A memorandum of understanding on the arena was reached between Hansen, Constantine and McGinn last month. That agreement is being debated and reviewed by the Seattle City Council and King County Council, with the expectation of a vote coming later this summer. Both entities would need to approve the agreement for the project to move forward. No construction would begin until after a franchise has been acquired.
Pete Nordstrom is a former minority owner of the Sonics, and the Nordstrom family once owned the Seahawks. Ballmer led an unsuccessful attempt to renovate Key Arena before the Sonics departure, and is a well known basketball fan.
“Their inclusion brings a lot of credibility,” says King County Councilmember Pete Von Reichbauer. “Now we know some of the heavyweights in the boat with him.”
But Von Reichbauer says Ballmer’s involvement raises questions about the request to use up to $200 million in public bonds. Forbes says the Microsoft CEO has a net worth of $15.7 Billion Dollars.
“It’s a double edged sword,” he says, “It cuts both ways. If you have that capacity, why do you need public money?”
“Mr.

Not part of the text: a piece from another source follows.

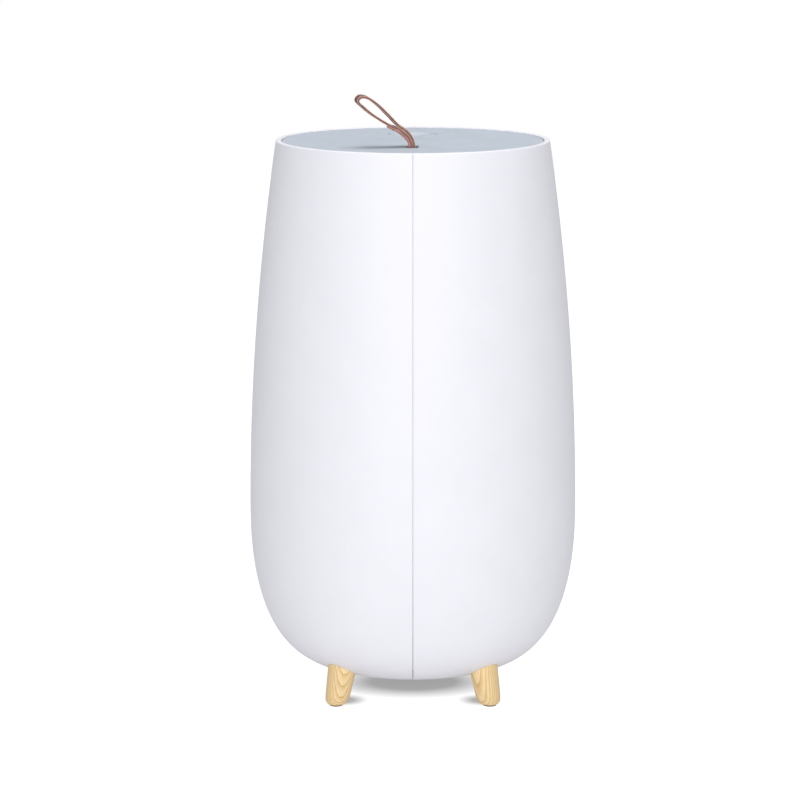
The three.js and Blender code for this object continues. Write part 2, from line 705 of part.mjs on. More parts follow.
function addJack(housing) {
  const cup = turned(
    [
      [JACK_NOSE_RADIUS + 0.4, 82],
      [BEZEL_RADIUS, 82],
      [BEZEL_RADIUS, 100],
      [BEZEL_MOUTH_RADIUS, 100],
      [BEZEL_MOUTH_RADIUS, 84],
      [JACK_NOSE_RADIUS + 0.4, 84],
    ],
    24,
  );
  const skin = turned([[0, 10], ...bodyCurve(0.1), [0, RIM_Z]], BODY_SEGMENTS);
  add(housing, "jack_bezel", common(atJack(alongX(cup)), skin), "greyPlastic");
  const jackBody = block(68, 81.7, -5.5, 5.5, -5, 5);
  const nose = alongX(disc(JACK_NOSE_RADIUS, 81, 86, 20));
  const bore = alongX(tube(1, JACK_BORE_RADIUS, 74, 87, 20));
  add(housing, "dc_jack", atJack(cut(join(jackBody, nose), bore)), "darkPlastic");
}

function addLeads(housing) {
  add(housing, "power_lead", lead(POWER_ROUTE, 1.4, 12), "wire");
  add(housing, "fan_lead", lead(FAN_ROUTE, 1.2, 12), "wire");
  add(housing, "transducer_lead", lead(MIST_ROUTE, 1.2, 10), "wire");
}

// ---------------------------------------------------------------- tank and valve

function addTank(tankBody) {
  const floorTop = TANK_BOTTOM_Z + TANK_FLOOR;
  const bucket = turned(
    [
      [0, TANK_BOTTOM_Z],
      [TANK_RADIUS, TANK_BOTTOM_Z],
      [TANK_TOP_RADIUS, TANK_TOP_Z],
      [TANK_TOP_RADIUS - TANK_WALL, TANK_TOP_Z],
      [TANK_RADIUS - TANK_WALL, floorTop],
      [0, floorTop],
    ],
    RING_SEGMENTS,
  );
  const chimneyOuter = turned(
    [
      [0, CHIMNEY_BOTTOM_Z],
      [CHIMNEY_RADIUS, CHIMNEY_BOTTOM_Z],
      [CHIMNEY_TOP_RADIUS, TANK_TOP_Z],
      [0, TANK_TOP_Z],
    ],
    32,
  ).translate(...MIST, 0);
  const flue = turned(
    [
      [0, CHIMNEY_BOTTOM_Z - 1],
      [CHIMNEY_RADIUS - CHIMNEY_WALL, CHIMNEY_BOTTOM_Z - 1],
      [CHIMNEY_TOP_RADIUS - CHIMNEY_WALL, TANK_TOP_Z + 1],
      [0, TANK_TOP_Z + 1],
    ],
    32,
  ).translate(...MIST, 0);
  const carryBar = block(...CARRY_BAR);
  const valveHole = disc(9.4, 130, 150, 24).translate(...VALVE, 0);
  const tank = cut(join(bucket, chimneyOuter, carryBar), flue, valveHole);
  add(tankBody, "water_tank", tank, "tank");
}

function addValve(tankBody, plungerBody) {
  const place = (geometry) => geometry.translate(...VALVE, 0);
  const collarZ = TANK_BOTTOM_Z - GAP;
  const seat = turned(
    [
      [SEAT_MOUTH_RADIUS, collarZ - 2.4],
      [11.5, collarZ - 2.4],
      [11.5, collarZ],
      [9, collarZ],
      [9, SEAT_TOP_Z],
      [SEAT_MOUTH_RADIUS, SEAT_TOP_Z],
    ],
    24,
  );
  add(tankBody, "valve_seat", place(seat), "greyPlastic");
  const cageLegs = [30, 150, 270].map((degrees) =>
    around(block(CAGE_RADIUS - 2, CAGE_RADIUS, -2, 2, 142.3, CAGE_TOP_Z - 1.5), degrees),
  );
  const cage = join(tube(3, CAGE_RADIUS, CAGE_TOP_Z - 2.2, CAGE_TOP_Z, 24), ...cageLegs);
  add(tankBody, "valve_cage", place(cage), "greyPlastic");

  const flangeZ = WASHER_Z + 1.7;
  const plunger = turned(
    [
      [0, PLUNGER_TIP_Z],
      [0.8, PLUNGER_TIP_Z],
      [STEM_RADIUS, PLUNGER_TIP_Z + 3.2],
      [STEM_RADIUS, flangeZ],
      [7, flangeZ],
      [7, flangeZ + 2],
      [2, flangeZ + 2],
      [2, 158],
      [0, 158],
    ],
    20,
  );
  add(plungerBody, "valve_plunger", place(plunger), "white");
  const washer = tube(STEM_RADIUS + 0.4, 7.5, WASHER_Z, WASHER_Z + 1.4, 20);
  add(plungerBody, "valve_washer", place(washer), "silicone");
  const low = flangeZ + 2 + SPRING_WIRE_RADIUS + GAP;
  const high = CAGE_TOP_Z - 2.2 - SPRING_WIRE_RADIUS - 0.4;
  const spring = springGeometry(SPRING_RADIUS, SPRING_WIRE_RADIUS, low, high, SPRING_TURNS);
  add(tankBody, "valve_spring", place(spring), "steel");
}

// A coil spring about Z with its wire's middle between two heights.
function springGeometry(radius, wire, low, high, turns) {
  const perTurn = 10;
  const points = Array.from({ length: turns * perTurn + 1 }, (_, i) => {
    const a = (2 * Math.PI * i) / perTurn;
    const z = low + ((high - low) * i) / (turns * perTurn);
    return [radius * Math.cos(a), radius * Math.sin(a), z];
  });
  return lead(points, wire, turns * perTurn);
}

// ---------------------------------------------------------------- lid, nozzle and strap

function addLid(lidBody) {
  const under = LID_TOP_Z - LID_THICKNESS;
  const plate = turned(
    [
      [0, under],
      [LID_RADIUS, under],
      [LID_RADIUS, LID_TOP_Z - 0.5],
      [LID_RADIUS - 0.5, LID_TOP_Z],
      [0, LID_TOP_Z],
    ],
    BODY_SEGMENTS,
  );
  const [slotX, slotY] = STRAP_SLOT.map((size) => size / 2);
  const slot = (extra, z0, z1) =>
    block(-slotX - extra, slotX + extra, STRAP_Y - slotY - extra, STRAP_Y + slotY + extra, z0, z1);
  const nozzleHole = disc(NOZZLE_RADIUS + 0.5, 340, 360, 32).translate(...MIST, 0);
  add(lidBody, "lid_plate", cut(plate, slot(0, 340, 360), nozzleHole), "lidGrey");

  const linerUnder = LINER_TOP_Z - LINER_THICKNESS;
  const liner = turned(
    [
      [0, linerUnder],
      [72.8, linerUnder],
      [72.8, SKIRT_BOTTOM_Z],
      [74.8, SKIRT_BOTTOM_Z],
      [74.8, linerUnder],
      [LINER_RADIUS, linerUnder],
      [LINER_RADIUS, LINER_TOP_Z],
      [0, LINER_TOP_Z],
    ],
    RING_SEGMENTS,
  );
  const collar = tube(17.5, 19.5, SKIRT_BOTTOM_Z, linerUnder + 1, 32).translate(...MIST, 0);
  const stemHole = disc(14.2, 340, 360, 32).translate(...MIST, 0);
  add(lidBody, "lid_liner", cut(join(liner, collar), slot(1, 340, 360), stemHole), "white");

  const sealZ = LEDGE_Z + GAP;
  add(lidBody, "lid_seal", tube(81, 82.9, sealZ, under - GAP, BODY_SEGMENTS), "silicone");

  const anchorTop = linerUnder - GAP;
  const anchor = block(-7, 7, STRAP_Y - 11, STRAP_Y + 11, anchorTop - 4, anchorTop);
  const rootX = [STRAP_ROOT_X - STRAP_THICKNESS, STRAP_ROOT_X + STRAP_THICKNESS];
  const rootY = [STRAP_Y - STRAP_WIDTH / 2, STRAP_Y + STRAP_WIDTH / 2];
  const grip = block(
    rootX[0] - GAP,
    rootX[1] + GAP,
    rootY[0] - GAP,
    rootY[1] + GAP,
    anchorTop - 5,
    anchorTop + 1,
  );
  add(lidBody, "strap_anchor", cut(anchor, grip), "darkPlastic");
  add(lidBody, "strap_root", block(...rootX, ...rootY, anchorTop - 4, LID_TOP_Z - 0.1), "leather");
}

function addNozzle(nozzleBody) {
  const under = LID_TOP_Z - LID_THICKNESS;
  const linerUnder = LINER_TOP_Z - LINER_THICKNESS;
  const dish = turned(
    [
      [0, under - 1.2],
      [11.6, under - 1.2],
      [11.6, linerUnder - 2.6],
      [13.7, linerUnder - 2.6],
      [14.9, linerUnder - 1.4],
      [14.9, linerUnder - GAP],
      [13.7, linerUnder - GAP],
      [13.7, under],
      [NOZZLE_RADIUS, under],
      [NOZZLE_RADIUS, LID_TOP_Z],
      [13.6, LID_TOP_Z],
      [10.5, LID_TOP_Z - 1.6],
      [5, LID_TOP_Z - 2.3],
      [0, LID_TOP_Z - 2.5],
    ],
    28,
  );
  const mouth = common(disc(9.6, 340, 360, 32), block(-12, 12, 0.5, 7.5, 340, 360));
  add(nozzleBody, "mist_nozzle", cut(dish, mouth), "lidGrey");
  nozzleBody.position.set(...MIST, 0);
}

// The strap seen from the side: x and z of the middle of the leather, from the slot up the right
// strand, round the tip and back down the left strand. z is the height over the lid.
const STRAP_RIGHT = [
  [0.5, 2.2], [-0.7, 5.4], [-3.5, 9.1], [-9.2, 13.3], [-14.9, 19.1], [-22.6, 26.7], [-29.3, 31.2],
  [-33.4, 31.6],
];
const STRAP_LEFT = [
  [-35.2, 29.2], [-31.6, 25.2], [-25.6, 20.3], [-19.9, 16.6], [-16.8, 14.7], [-13.4, 12.9],
  [-10.3, 11.8], [-4.75, 7.75], [-2.15, 4.6], [-1.1, 2.2],
];
// The outline of the folded end, sewn to the outside of the left strand.
const STRAP_END_LAYER = [
  [-2.9, 1.2], [-4.1, 3.9], [-6.5, 6.2], [-11.7, 10], [-15.9, 12.2], [-15.3, 13.2], [-10.3, 11.8],
  [-4.75, 7.75], [-2, 4.4], [-1.2, 2.2],
];
// The outline between the strands where they are pressed together.
const STRAP_NECK = [
  [0.3, 2.2], [-1, 5.2], [-3.7, 8.8], [-9.2, 12.9], [-11.5, 13.9], [-10.3, 12.1], [-4.9, 8],
  [-2.3, 4.8], [-0.9, 2.2],
];
const STRAP_PIVOT_HEIGHT = 2.2;

function addStrap(strapBody) {
  const middle = new THREE.CatmullRomCurve3(
    [...STRAP_RIGHT, ...STRAP_LEFT].map(([x, z]) => new THREE.Vector3(x, z, 0)),
    false,
    "centripetal",
  ).getPoints(40);
  const offset = (side) =>
    middle.map((point, i) => {
      const ahead = middle[Math.min(i + 1, middle.length - 1)];
      const behind = middle[Math.max(i - 1, 0)];
      const run = new THREE.Vector2(ahead.x - behind.x, ahead.y - behind.y).normalize();
      const half = (side * STRAP_THICKNESS) / 2;
      return new THREE.Vector2(point.x + run.y * half, point.y - run.x * half);
    });
  const band = (points) => {
    const shape = new THREE.Shape(points);
    return new THREE.ExtrudeGeometry(shape, { depth: STRAP_WIDTH, bevelEnabled: false, steps: 1 })
      .rotateX(Math.PI / 2)
      .translate(0, STRAP_Y + STRAP_WIDTH / 2, LID_TOP_Z);
  };
  const ribbon = band([...offset(1), ...offset(-1).reverse()]);
  const endLayer = band(STRAP_END_LAYER.map(([x, z]) => new THREE.Vector2(x, z)));
  const root = new THREE.CylinderGeometry(STRAP_THICKNESS, STRAP_THICKNESS, STRAP_WIDTH, 16)
    .translate(STRAP_ROOT_X, STRAP_Y, LID_TOP_Z + STRAP_PIVOT_HEIGHT);
  const neckFill = band(STRAP_NECK.map(([x, z]) => new THREE.Vector2(x, z)));
  add(strapBody, "strap_loop", join(ribbon, endLayer, root, neckFill), "leather");
}

// ---------------------------------------------------------------- assembly

function add(parent, name, geometry, material) {
  const mesh = new THREE.Mesh(toGeometry(toManifold(geometry)), MATERIALS[material]);
  mesh.name = name;
  parent.add(mesh);
}

const humidifier = new THREE.Group();
const [rotor, button, float, tank, plunger, lid, nozzle, strap] = Array.from(
  { length: 8 },
  () => new THREE.Group(),
);
humidifier.add(rotor, button, float, tank);
tank.add(plunger, lid);
lid.add(nozzle, strap);

addShells(humidifier);
addLegs(humidifier);
addBase(humidifier);
addBasin(humidifier);
addFloat(float);
addTransducer(humidifier);
addFan(humidifier, rotor);
addDuct(humidifier);
addElectronics(humidifier, button);
addJack(humidifier);
addLeads(humidifier);
addTank(tank);
addValve(tank, plunger);
addLid(lid);
addNozzle(nozzle);
addStrap(strap);

export default humidifier;
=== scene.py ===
"""Looks for the cool mist humidifier: an egg-shaped white shell in two halves on four wooden legs,
a blue-grey lid with a leather pull strap and a mist nozzle, and the tank, basin, fan and
electronics inside. Lengths in the tables below are millimetres in the row frame."""

import bmesh
import bpy
import json
import math
from mathutils import Matrix, Vector


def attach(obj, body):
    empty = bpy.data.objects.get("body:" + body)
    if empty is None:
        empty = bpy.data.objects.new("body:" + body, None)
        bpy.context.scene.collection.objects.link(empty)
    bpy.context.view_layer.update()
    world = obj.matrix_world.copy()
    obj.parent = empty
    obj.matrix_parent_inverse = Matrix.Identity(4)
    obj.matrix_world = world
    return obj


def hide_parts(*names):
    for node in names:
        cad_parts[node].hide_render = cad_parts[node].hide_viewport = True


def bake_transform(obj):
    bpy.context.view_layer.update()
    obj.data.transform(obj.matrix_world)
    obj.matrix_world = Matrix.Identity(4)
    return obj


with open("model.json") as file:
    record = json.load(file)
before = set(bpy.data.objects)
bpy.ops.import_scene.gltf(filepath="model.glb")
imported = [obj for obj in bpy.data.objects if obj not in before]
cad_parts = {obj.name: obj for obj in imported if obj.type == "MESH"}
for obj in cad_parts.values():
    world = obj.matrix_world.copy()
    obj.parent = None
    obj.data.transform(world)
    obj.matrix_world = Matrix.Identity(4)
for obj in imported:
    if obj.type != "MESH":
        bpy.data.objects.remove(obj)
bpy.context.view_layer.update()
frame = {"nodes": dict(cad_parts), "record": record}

MM = 0.001

# ---------------------------------------------------------------- dimensions, as in the CAD

BODY_RADIUS = 105
WIDEST_Z = 117
RIM_Z = 355
RIM_RADIUS = 87
FLARE_POWER = 1.94
BOWL_DEPTH = 103.7
BOWL_RADIUS_POWER = 4.55
BOWL_HEIGHT_POWER = 2.17
OPENING_RADIUS = 49
WALL = 3
LEDGE_Z = 350
LEDGE_RADIUS = 80.5
RIM_INNER_RADIUS = 83.6
SHELF_Z = 150
SHELF_RADIUS = 92

LEG_ANGLES = (-130, -50, 50, 130)
LEG_FOOT_RADIUS = 76
LEG_SPLAY = math.radians(15)
LEG_RADIUS_AT_FLOOR = 7.3
LEG_TAPER = 0.076
LEG_BOTTOM_Z = 0.8

PAN_SCREW_ANGLES = (25, 155, 205, 335)
PAN_SCREW_RADIUS = 55
BUTTON_Z = 90
BUTTON_BEARING = 130
JACK_Z = 45

LID_TOP_Z = 354.4
LID_THICKNESS = 3
LID_RADIUS = 83
MIST_Y = 39.5
NOZZLE_RADIUS = 15.5
STRAP_Y = -40
STRAP_SLOT = (7, 16)
STRAP_WIDTH = 12
STRAP_LEATHER = 1.6
STRAP_TWIST = math.radians(9)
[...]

Ballmer has about as much money as anyone could,” says Seattle City Councilmember Jean Godden. “Certainly we’ll want to know if they could possibly do it without the city, without taxpayers.”
“It’s a good deal. We come away with a great piece of property and the facility,” says Hall Walker, Seattle’s Deputy Budget Director. “We bring to the table basically the ability to finance at a low rate, which brings the total cost down to everyone.”
Walker also discounts concerns, about details in the Memorandum of Understanding, which calls for the City to purchase Hansen’s land at fair market value at the time of groundbreaking. Council members had expressed concern that the land, south of Safeco Field, which sources say could be worth up to $50 million right now, would be sold to the city at a higher price.
“It’s not accurate to compare what he pays for it,” says Walker, who points out the MOU calls for a cap in the City and County’s bonding contribution at $120 million if Hansen could only acquire an NBA team. The cap rises to $200 million if Hansen lands an NBA and NHL team.
Walker acknowledges, that once the City would own the land, it stands to lose about $800,000 a year in property tax revenue. But he says the loss would be offset, somewhat, by electricity bills that would come from a multi-use arena.
The project calls for about $290 million in private investment from Hansen's group, along with $200 million from the city and county through 30-year bonds. Any franchise that comes to Seattle and uses the arena would be required to sign a non-relocation agreement that would span the life of those bonds.
All construction costs, including overruns, would be paid for by Hansen's group, along with all environmental studies and permitting. Once that process is completed, most of the public investment is placed on the city. The public investment is capped at $200 million and would come from taxes and revenues generated through the new facility.
Earlier this week, McGinn delivered a personal message to NBA Commissioner David Stern, saying the city is interested in having the league come back. On Tuesday night before Game 1 of the NBA Finals, Stern said he was encouraged by Seattle's interest.
Hansen will be joined by Sonics legends at a rally in Seattle's Occidental Park Thursday at 4 p.m.